Monday 3 October 2011

Indian Ministry gives dissent note to committee on FDI in pharma

                     New Delhi: The Industry Ministry has given its dissent note to the report of the high-level committee, which suggested that all FDI proposals for takeover of existing Indian pharmaceutical companies should be approved by competition watchdog CCI.
   
The report of the committee headed by Planning Commission member Arun Maira on FDI in existing pharmaceutical firms, is likely to be reviewed by Prime Minister Manmohan Singh on October 10.
   
The Industry Ministry's "dissent note would be part of the report", a Department of Industrial Policy and Promotion (DIPP) official said.
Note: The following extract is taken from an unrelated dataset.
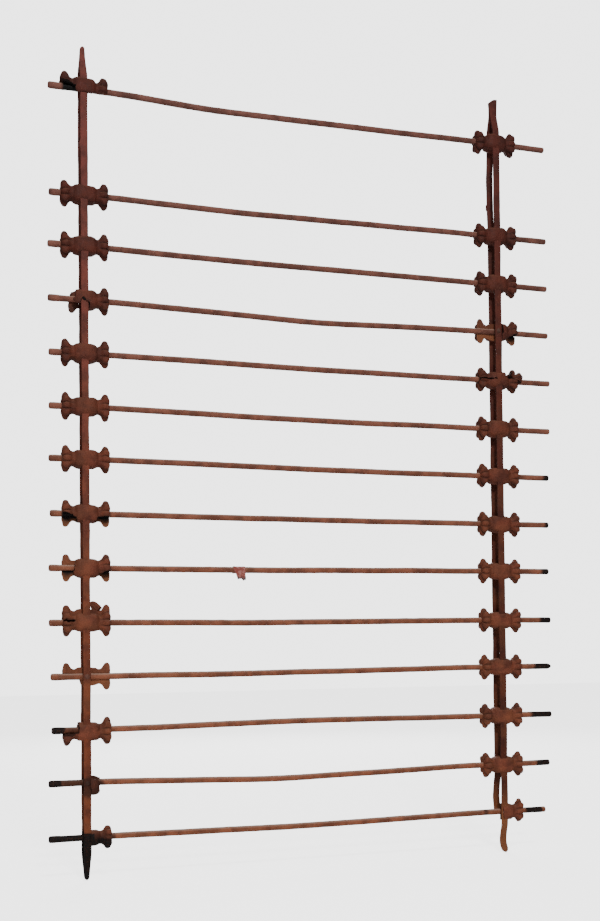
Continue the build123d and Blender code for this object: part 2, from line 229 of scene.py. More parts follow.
# ---- meshes ---------------------------------------------------------------------------------------
def add_piece(
    name: str, points: Array, quads: Array, marks: dict[str, Array], sharp: float = 42.0
) -> bpy.types.Object:
    """Makes one mesh object at the origin from points in millimetres.

    Args:
        name: Name of the piece.
        points: Vertex positions, one row each.
        quads: Corner numbers of each four-sided face, anticlockwise from outside.
        marks: Named values per vertex for the materials.
        sharp: Angle in degrees past which an edge is shaded sharp.

    Returns:
        The new object, in the scene.
    """
    used, renumbered = np.unique(quads, return_inverse=True)
    points, quads = points[used], renumbered.reshape(-1, 4)
    mesh = bpy.data.meshes.new(name)
    mesh.vertices.add(len(points))
    mesh.vertices.foreach_set("co", (points * MM).astype(np.float32).ravel())
    mesh.loops.add(quads.size)
    mesh.loops.foreach_set("vertex_index", quads.astype(np.int32).ravel())
    mesh.polygons.add(len(quads))
    mesh.polygons.foreach_set("loop_start", np.arange(0, quads.size, 4, dtype=np.int32))
    mesh.polygons.foreach_set("use_smooth", np.ones(len(quads), bool))
    for mark, values in marks.items():
        attribute = mesh.attributes.new(mark, "FLOAT", "POINT")
        attribute.data.foreach_set("value", values[used].astype(np.float32))
    mesh.update(calc_edges=True)
    mesh.validate()
    mesh.set_sharp_from_angle(angle=math.radians(sharp))
    piece = bpy.data.objects.new(name, mesh)
    bpy.context.scene.collection.objects.link(piece)
    return piece


def tube_quads(stations: int, sides: int) -> Array:
    """Faces of a tube whose rings are numbered one after the other, with a face fan folded over each end.

    Args:
        stations: Number of rings.
        sides: Points in a ring, an even number.

    Returns:
        Rows of four corner numbers.
    """
    ring, around = np.meshgrid(np.arange(stations - 1), np.arange(sides), indexing="ij")
    after = (around + 1) % sides
    here, beyond = ring * sides, (ring + 1) * sides
    wall = np.stack([here + around, here + after, beyond + after, beyond + around], -1).reshape(-1, 4)
    rung = np.arange(sides // 2 - 1)
    cap = np.stack([rung, sides - 1 - rung, sides - 2 - rung, rung + 1], -1)
    return np.concatenate([wall, cap, cap[:, ::-1] + (stations - 1) * sides])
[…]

DIPP is the nodal arm of Industry Ministry which deals with FDI related issues.
   
The note argued that instead of Competition Commission of India (CCI), Foreign Investment Promotion Board (FIPB) is the right gateway for clearing mergers and acquisitions in the pharma companies.
   
FIPB is an inter-ministerial body of senior officials under the Finance Ministry which approves FDI proposals.
   
In the wake of a spate of mergers and acquisitions (M&As) of domestic pharma firms, a concern has been raised in the government quarters that prices of generic drugs would shoot up.
   
The affordability of medicines has so far been the hallmark of the Indian generic drugs all over the world, thanks to robust growth of the homegrown players, several of which have been targeted by multi-national firms for M&As.
   
The recent buyouts of the Indian firms by multi-national firms included takeovers of market leader Ranbaxy Laboratories by Daiichi Sankyo of Japan, Shanta Biotech by Sanofi Aventis of France, Piramal Health Care by Abbott Laboratories of US.
   
Also, Matrix Lab and Orchid Chemicals were bought over by Mylan Inc and Hospira of the US, respectively. Dabur Pharma was acquired by Fresenius Kabi of Singapore.
   
The dissent note said that as the role and powers of CCI have been notified recently, the capacities of CCI would need to be strengthened if it has to act as a gate-keeping mechanism for acquisition in the drugs and pharmaceutical sector.
   
"The urgency of the issues at hand do not permit us the luxury of waiting for such capacities to be built-up," it said.
   
It also said that while CCI is a statutory body mandated to scrutinise anti-competitive practices, FIPB is a policy mechanism and the concern being addressed is one of FDI policy. "The parameters within which the CCI can work would necessarily be circumscribed by the provisions of the Competition Act, which is structured around the determination of anti-competitive practices. The CCI may, therefore, not be able to take on board public interest concerns related to public health," the note said.
   
Further it said that the DIPP is in agreement with the recommendations of the High Level Expert Group on Universal Health Coverage set up by the Planning Commission that "we need to urgently revisit India's FDI regulations to amend the present rules on an automatic route of 100 percent share of foreign players in the Indian pharma industry".
   
DIPP said that while the government can permit 100 percent FDI in green field projects without any restrictions on the automatic route, a scrutiny for FDI in existing firms through the FIPB is required.
   
Under the automatic route, a foreign company can invest in India without seeking prior approval from the FIPB. But the Reserve Bank needs to be informed about the inflows.
   
During April-July this fiscal, India received FDI worth USD 2.99 billion (Rs 13,426 crore) in drugs and pharmaceutical sector.
   
Indian pharmaceutical industry is expected to become a USD 20 billion industry by 2015, from its present turnover of USD 12 billion.